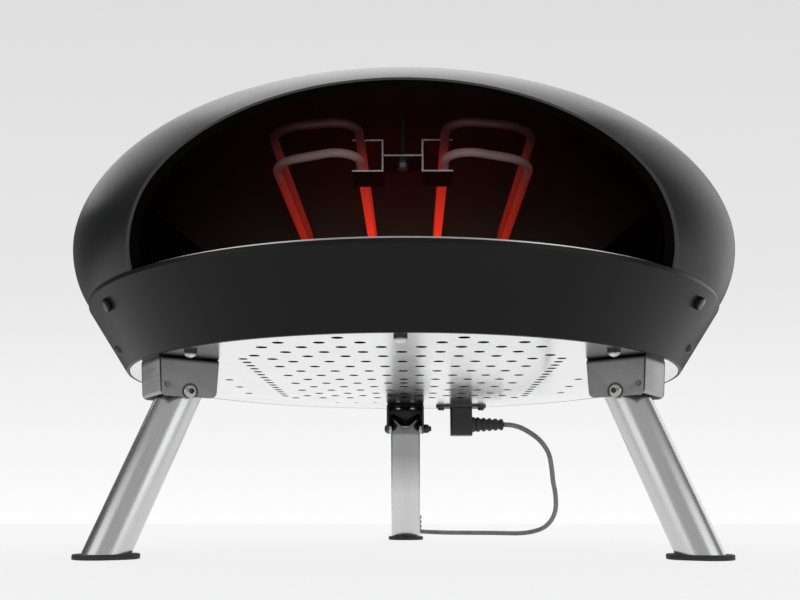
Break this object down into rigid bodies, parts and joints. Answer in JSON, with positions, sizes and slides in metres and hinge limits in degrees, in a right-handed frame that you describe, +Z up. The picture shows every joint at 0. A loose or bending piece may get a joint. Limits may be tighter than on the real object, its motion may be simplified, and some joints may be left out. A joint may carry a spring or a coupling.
{
  "type": "electric pizza oven",
  "caption": "Domed electric pizza oven with an open mouth, ceiling heaters, a baking stone, a perforated base and folding splayed tube legs, with its plug-in lead.",
  "frame": {"origin": "on the surface the feet stand on, under the middle of the oven's footprint, lead left out", "axes": "+Z up, -Y out of the mouth, +X to the right of someone who stands before the mouth and looks in"},
  "size_m": [0.622, 0.9356, 0.415],
  "materials": {
    "charcoal_paint": "matte, fine-textured powder coat",
    "black_enamel": "satin black vitreous enamel",
    "liner_enamel": "dark enamel, lit dull red by the heaters",
    "mineral_wool": "felted fibre",
    "galvanised_steel": "zinc coated",
    "tray_steel": "satin",
    "seal_rubber": "matte",
    "black_oxide_steel": "satin black",
    "polished_steel": "bright, softly mirroring",
    "plated_steel": "bright plated",
    "baking_stone": "matte, lightly speckled",
    "heater_sheath": "oxidised tube, glowing orange red, emissive",
    "base_heater_sheath": "oxidised tube",
    "scaled_steel": "heat-tinted sheet",
    "terminal_ceramic": "matte",
    "control_ceramic": "matte",
    "wire_insulation": "braided sleeve",
    "inlet_plastic": "fine matte",
    "brushed_stainless": "brushed along the length",
    "foot_rubber": "matte",
    "connector_plastic": "fine matte",
    "cord_jacket": "matte",
    "tie_plastic": "satin",
    "plug_plastic": "fine matte"
  },
  "bodies": {
    "oven": {"outer_dome": "charcoal_paint", "mouth_frame": "black_enamel", "dome_insulation": "mineral_wool", "ceiling_liner": "liner_enamel", "cavity_wall": "black_enamel", "joining_ring": "galvanised_steel", "floor_tray": "tray_steel", "tray_gasket": "seal_rubber", "floor_frame": "galvanised_steel", "skirt": "charcoal_paint", "skirt_tabs": "galvanised_steel", "skirt_bolts": "black_oxide_steel", "skirt_screws": "black_oxide_steel", "bottom_plate": "polished_steel", "plate_bolts": "plated_steel", "plate_nuts": "plated_steel", "stone_rests": "plated_steel", "heater_upper_left": "heater_sheath", "heater_upper_right": "heater_sheath", "heater_lower_left": "heater_sheath", "heater_lower_right": "heater_sheath", "heater_bracket": "scaled_steel", "hanger_stud": "galvanised_steel", "hanger_nut": "galvanised_steel", "base_heater": "base_heater_sheath", "base_heater_clips": "galvanised_steel", "base_insulation": "mineral_wool", "heat_shield": "galvanised_steel", "terminal_block": "terminal_ceramic", "terminal_screws": "black_oxide_steel", "thermostat": "control_ceramic", "thermal_cutout": "control_ceramic", "internal_wiring": "wire_insulation", "mains_inlet": "inlet_plastic", "inlet_screws": "black_oxide_steel", "bracket_left": "brushed_stainless", "bracket_right": "brushed_stainless", "bracket_rear": "brushed_stainless", "bracket_bolts": "plated_steel", "bracket_nuts": "plated_steel", "pivot_bolts": "plated_steel", "pivot_nuts": "plated_steel", "stop_pins": "plated_steel", "cord_connector": "connector_plastic", "cord_run": "cord_jacket", "cord_hank": "cord_jacket", "cord_tail": "cord_jacket", "cord_tie": "tie_plastic", "wall_plug": "plug_plastic"},
    "leg_left": {"leg_tube_left": "brushed_stainless", "leg_sleeve_left": "plated_steel", "foot_pad_left": "foot_rubber"},
    "leg_right": {"leg_tube_right": "brushed_stainless", "leg_sleeve_right": "plated_steel", "foot_pad_right": "foot_rubber"},
    "leg_rear": {"leg_tube_rear": "brushed_stainless", "leg_sleeve_rear": "plated_steel", "foot_pad_rear": "foot_rubber"},
    "stone": {"baking_stone": "baking_stone"}
  },
  "joints": [
    {"name": "leg_left_fold", "type": "hinge", "parent": "oven", "child": "leg_left", "pos_m": [-0.18431, -0.13756, 0.1305], "axis": [0.5736, -0.8192, 0], "range_deg": [0, 112.5]},
    {"name": "leg_right_fold", "type": "hinge", "parent": "oven", "child": "leg_right", "pos_m": [0.18431, -0.13756, 0.1305], "axis": [0.5736, 0.8192, 0], "range_deg": [0, 112.5]},
    {"name": "leg_rear_fold", "type": "hinge", "parent": "oven", "child": "leg_rear", "pos_m": [0, 0.2165, 0.1305], "axis": [-1, 0, 0], "range_deg": [0, 112.5]},
    {"name": "stone_slide", "type": "slide", "parent": "oven", "child": "stone", "axis": [0, -1, 0], "range_m": [0, 0.4]}
  ]
}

§

_EXERCISE PROMPT_
Copy all the lines, exactly.

_CORRECT RESPONSE_
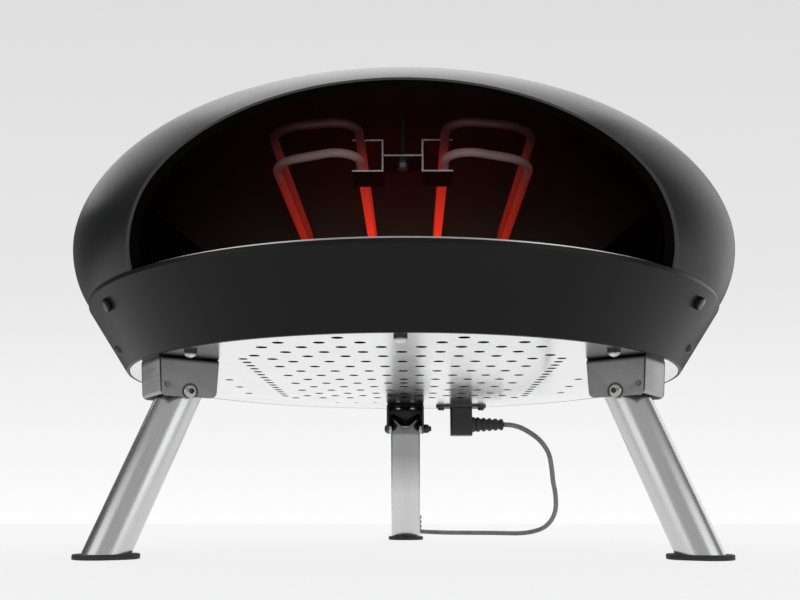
Break this object down into rigid bodies, parts and joints. Answer in JSON, with positions, sizes and slides in metres and hinge limits in degrees, in a right-handed frame that you describe, +Z up. The picture shows every joint at 0. A loose or bending piece may get a joint. Limits may be tighter than on the real object, its motion may be simplified, and some joints may be left out. A joint may carry a spring or a coupling.
{
  "type": "electric pizza oven",
  "caption": "Domed electric pizza oven with an open mouth, ceiling heaters, a baking stone, a perforated base and folding splayed tube legs, with its plug-in lead.",
  "frame": {"origin": "on the surface the feet stand on, under the middle of the oven's footprint, lead left out", "axes": "+Z up, -Y out of the mouth, +X to the right of someone who stands before the mouth and looks in"},
  "size_m": [0.622, 0.9356, 0.415],
  "materials": {
    "charcoal_paint": "matte, fine-textured powder coat",
    "black_enamel": "satin black vitreous enamel",
    "liner_enamel": "dark enamel, lit dull red by the heaters",
    "mineral_wool": "felted fibre",
    "galvanised_steel": "zinc coated",
    "tray_steel": "satin",
    "seal_rubber": "matte",
    "black_oxide_steel": "satin black",
    "polished_steel": "bright, softly mirroring",
    "plated_steel": "bright plated",
    "baking_stone": "matte, lightly speckled",
    "heater_sheath": "oxidised tube, glowing orange red, emissive",
    "base_heater_sheath": "oxidised tube",
    "scaled_steel": "heat-tinted sheet",
    "terminal_ceramic": "matte",
    "control_ceramic": "matte",
    "wire_insulation": "braided sleeve",
    "inlet_plastic": "fine matte",
    "brushed_stainless": "brushed along the length",
    "foot_rubber": "matte",
    "connector_plastic": "fine matte",
    "cord_jacket": "matte",
    "tie_plastic": "satin",
    "plug_plastic": "fine matte"
  },
  "bodies": {
    "oven": {"outer_dome": "charcoal_paint", "mouth_frame": "black_enamel", "dome_insulation": "mineral_wool", "ceiling_liner": "liner_enamel", "cavity_wall": "black_enamel", "joining_ring": "galvanised_steel", "floor_tray": "tray_steel", "tray_gasket": "seal_rubber", "floor_frame": "galvanised_steel", "skirt": "charcoal_paint", "skirt_tabs": "galvanised_steel", "skirt_bolts": "black_oxide_steel", "skirt_screws": "black_oxide_steel", "bottom_plate": "polished_steel", "plate_bolts": "plated_steel", "plate_nuts": "plated_steel", "stone_rests": "plated_steel", "heater_upper_left": "heater_sheath", "heater_upper_right": "heater_sheath", "heater_lower_left": "heater_sheath", "heater_lower_right": "heater_sheath", "heater_bracket": "scaled_steel", "hanger_stud": "galvanised_steel", "hanger_nut": "galvanised_steel", "base_heater": "base_heater_sheath", "base_heater_clips": "galvanised_steel", "base_insulation": "mineral_wool", "heat_shield": "galvanised_steel", "terminal_block": "terminal_ceramic", "terminal_screws": "black_oxide_steel", "thermostat": "control_ceramic", "thermal_cutout": "control_ceramic", "internal_wiring": "wire_insulation", "mains_inlet": "inlet_plastic", "inlet_screws": "black_oxide_steel", "bracket_left": "brushed_stainless", "bracket_right": "brushed_stainless", "bracket_rear": "brushed_stainless", "bracket_bolts": "plated_steel", "bracket_nuts": "plated_steel", "pivot_bolts": "plated_steel", "pivot_nuts": "plated_steel", "stop_pins": "plated_steel", "cord_connector": "connector_plastic", "cord_run": "cord_jacket", "cord_hank": "cord_jacket", "cord_tail": "cord_jacket", "cord_tie": "tie_plastic", "wall_plug": "plug_plastic"},
    "leg_left": {"leg_tube_left": "brushed_stainless", "leg_sleeve_left": "plated_steel", "foot_pad_left": "foot_rubber"},
    "leg_right": {"leg_tube_right": "brushed_stainless", "leg_sleeve_right": "plated_steel", "foot_pad_right": "foot_rubber"},
    "leg_rear": {"leg_tube_rear": "brushed_stainless", "leg_sleeve_rear": "plated_steel", "foot_pad_rear": "foot_rubber"},
    "stone": {"baking_stone": "baking_stone"}
  },
  "joints": [
    {"name": "leg_left_fold", "type": "hinge", "parent": "oven", "child": "leg_left", "pos_m": [-0.18431, -0.13756, 0.1305], "axis": [0.5736, -0.8192, 0], "range_deg": [0, 112.5]},
    {"name": "leg_right_fold", "type": "hinge", "parent": "oven", "child": "leg_right", "pos_m": [0.18431, -0.13756, 0.1305], "axis": [0.5736, 0.8192, 0], "range_deg": [0, 112.5]},
    {"name": "leg_rear_fold", "type": "hinge", "parent": "oven", "child": "leg_rear", "pos_m": [0, 0.2165, 0.1305], "axis": [-1, 0, 0], "range_deg": [0, 112.5]},
    {"name": "stone_slide", "type": "slide", "parent": "oven", "child": "stone", "axis": [0, -1, 0], "range_m": [0, 0.4]}
  ]
}